The design is subtly clever, in that the blog author's responses appear inline, but are distinguished from audience comments with a heavier typeface. They're also attributed differently – "Schembri note" versus the 'Posted by blah on blah at blah'. This provides a level of authority while allowing direct responses to specific comments. I'm not sure how he'd respond to a bunch of similar comments – does it work if it appears as a separate comment? Would it display differently?

It's a great example of starting a discussion and actually sticking around to listen to the results – it turns a blog post into a conversation.
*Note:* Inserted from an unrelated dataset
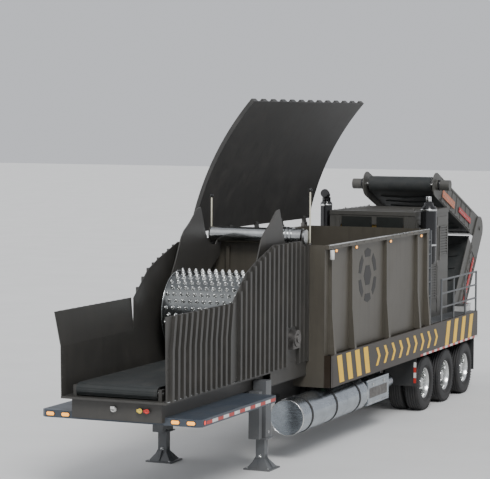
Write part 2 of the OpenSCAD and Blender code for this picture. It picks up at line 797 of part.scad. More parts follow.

The other interesting point is that there's a very similar piece of content by the same author, Borat's bro is fully sick in the film section of the 'main' site, and the sub-heading makes it sound like it's also a participatory piece – "Bruno: a comic genius or a witless git? You be the judge" – but it's not.  And there are no links to the blog piece, so at a guess the majority of readers would never know they could comment on the film.  Effectively, the discussion is isolated from the main site, the general reader.  I can think of a few reasons why this might be the case, but a more interesting question might be – what effect does this have?

I'm still thinking this through (particularly in relation to cultural heritage and social media) – your thoughts would be welcome in the meantime.

Melbourne museum 3.0 meetup/pecha kucha July 16

More details about the museum 3.0 meetup/pecha kucha in Melbourne on July 16:

Drinks @ ACMI Lounge from 5:30pm
About 6pm take our drinks to Studio 1 for the Pecha Kutcha sessions
After that: a selection of this side of the city's finer drinking establishments…

We have four pecha kucha speakers so far – you could volunteer yourself (or a workmate) on the museum 3.0 ning thread.  It might sound intimidating, but it's a lot of fun, and as a speaker it's good because it's all over in 6 minutes and 40 seconds.

The London museum pecha kucha was a lot of fun and I'm generally looking forward to meeting some people working in cultural heritage in Melbourne and finding out about some of the cool work going on here.